Assistance looks like this:

  • I bring the concept.
  • I define the goal.
  • I choose the direction.
  • I evaluate outputs critically.
  • I rewrite and refine.
  • I remain accountable for the final work.

Surrender looks like this:

  • No clear idea going in.
  • Minimal direction.
  • Blind acceptance of outputs.
  • No real editing.
  • No ownership of the decisions.
  • Publishing generated text as if authorship happened automatically.

I am committed to the first path.

Not because it is trendy.
Because it is honest.


Why This Matters Beyond Writing

This is bigger than one tool and bigger than one debate.

We are living through a shift in how people make things.

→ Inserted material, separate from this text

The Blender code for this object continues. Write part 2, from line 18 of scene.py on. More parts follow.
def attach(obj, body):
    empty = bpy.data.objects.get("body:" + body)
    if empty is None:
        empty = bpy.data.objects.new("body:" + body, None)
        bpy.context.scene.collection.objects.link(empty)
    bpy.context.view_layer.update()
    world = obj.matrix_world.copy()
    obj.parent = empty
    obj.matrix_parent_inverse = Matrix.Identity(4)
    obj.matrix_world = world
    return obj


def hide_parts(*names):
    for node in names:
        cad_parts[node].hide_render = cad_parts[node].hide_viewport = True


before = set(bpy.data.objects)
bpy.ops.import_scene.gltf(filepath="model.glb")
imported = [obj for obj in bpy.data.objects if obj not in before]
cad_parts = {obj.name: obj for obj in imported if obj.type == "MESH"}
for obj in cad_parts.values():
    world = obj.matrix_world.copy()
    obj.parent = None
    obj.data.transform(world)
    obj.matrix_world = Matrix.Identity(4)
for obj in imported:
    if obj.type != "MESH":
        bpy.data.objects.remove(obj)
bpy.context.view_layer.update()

And whenever tools change, culture has to answer harder questions:

  • What counts as creative labor?
  • What counts as authorship?
  • What must remain human?
  • How do we use power without losing discipline?
  • How do we share methods without erasing provenance?

My answer begins here:

The human hand must remain visible in the work.

Not as decoration.
As proof of authorship.


What Readers and Writers Can Expect From This Series

Series 1 is where I set the foundation.

In this series, I will define the philosophy behind how I write with AI in a way that is:

  • grounded
  • ethical
  • practical
  • clear enough to teach
  • strong enough to quote

We will go deeper into:

  • AI Is a Tool, Not a Ghostwriter
  • Clarity, Not Escapism
  • The Human Brain, Assisted Processing
  • My Creative Compass Stays Mine

Each post will sharpen one edge of the same truth:

Technology can assist the process, but authorship is still a human responsibility.


A Note to Writers Who Are Still Figuring It Out

You do not need to be perfect to be ethical.

You do not need to reject every tool to protect your craft.

You do need to be honest with yourself about who is doing what in your process.

If the meaning is yours,
if the decisions are yours,
if the revisions are yours,
if the responsibility is yours—

then your hand is still in the work.

Keep it there.


Closing Line

I do not write with AI to disappear into convenience. I write with AI to sharpen clarity—while keeping the human hand on the page.